If Aston or Jaguar beat the 1965 Shelby OVC G.T.350, OVC will donate $100,000 to the charity of the winner’s choice. If OVC wins, it wants to donate $35,000 to the Carroll Shelby Foundation, as well as other charities.

“During an illustrious racing career where Shelby drove and won in anything and everything, Carroll developed a profound preference for cubic inches over cubic money,” Marietta said. “That preference was infused into every vehicle rolling out of Shelby American’s shop, beginning with the Cobra and soon thereafter, the Shelby G.T. 350. It is with Shelby’s everyman sensibility that we issued a challenge to both Jaguar and Aston Martin. The field of play is a race course, the proceeds go to charity, and while we can’t go back in time, we intend to relive the history.”

OVC is a group that built the first series of Shelby American racecars based on Ford’s iconic 1965 Mustang fastbacks, according to the company. They are producing a limited series of the 1965 Shelby G.T. 350 Competition models, which can be optioned with a race-focused independent rear suspension originally designed in 1964 by Ford Advanced Vehicles. Only 36 of these cars will be built, each incorporating several aerodynamic and design enhancements by the Shelby American designer Peter Brock. The continuation cars are licensed by both Carroll Shelby and the Ford Motor Co.

“Much like the first Shelby Cobra, the 1965 Ford Shelby G.T. 350 C/M changed the performance car landscape,” said Ted Sutton, a member of OVC. “By adapting lessons that our team learned racing Cobras and Daytona Coupes, we turned a mule into a racehorse, as Carroll Shelby said. Three of us who created the first Shelby G.T. 350 Competition Model in the Venice, California, race shop reunited in 2015 for a very special project. We agreed to build the car that we envisioned in 1965, but couldn’t due to time, expense and other restraints.”

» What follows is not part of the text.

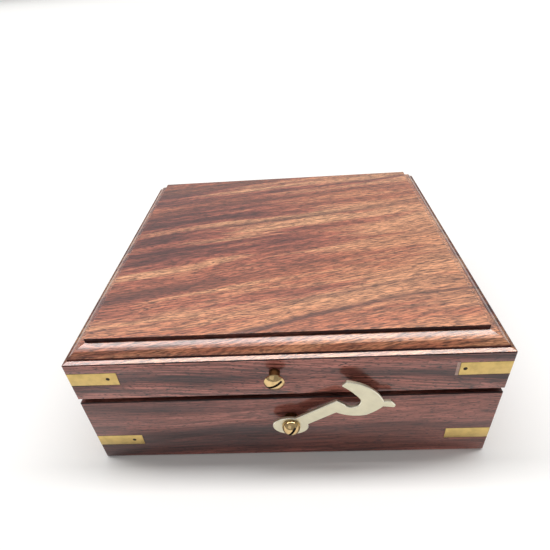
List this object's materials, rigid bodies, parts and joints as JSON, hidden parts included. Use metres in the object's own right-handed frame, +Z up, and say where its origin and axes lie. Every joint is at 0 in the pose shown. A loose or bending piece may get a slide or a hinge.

At roughly the same time as OVC began reconstructing Shelby G.T. 350s, enthusiasts at Jaguar and Aston Martin were revisiting their competitive histories, including the Le Mans-winning D-Type Jaguar and Aston Martin’s DB4 GT.

Some 62 years after the last D-Type Jaguar was built in 1956, Jaguar Classic has restarted production of the iconic D-type race car in the Coventry factory in England. From both a design and alphabetical standpoint, Jaguar’s D-Type served as a bridge between Jaguar’s Le Mans-winning C-Type of the early 1950s and the production E-Type, which made its debut in 1961. Dominating the 24 Hours of Le Mans from 1955 thru 1957, the D-Type Jaguar serves as a reminder of Britain’s postwar success. It also illustrates how racecar design early on could influence the engineering of a production car. Just 25 examples of the D-Type will be built, fully a third of the 75 original D-Types completed, according to the company.

Shelby was much more closely connected to Aston Martin, having shared the 1959 Le Mans win in an Aston Martin DBR-1 with driver Roy Salvadori. However, it is not the DBR-1 that Aston Martin is recreating. The DB4 GT continuation car is the quintessential grand tourer built for competition, providing an absolutely unique combination of performance and luxury, according to the company. It was a car rarely, if ever, equaled at the time of its introduction in 1959. And like Jaguar, only 75 examples were built between its launch and the end of ‘production’ in 1963.

With cost of both the continuation Jaguar and Aston Martin well into seven figures, the price tag of the OVC Shelby Mustang, which starts at $250,000, is modest in comparison.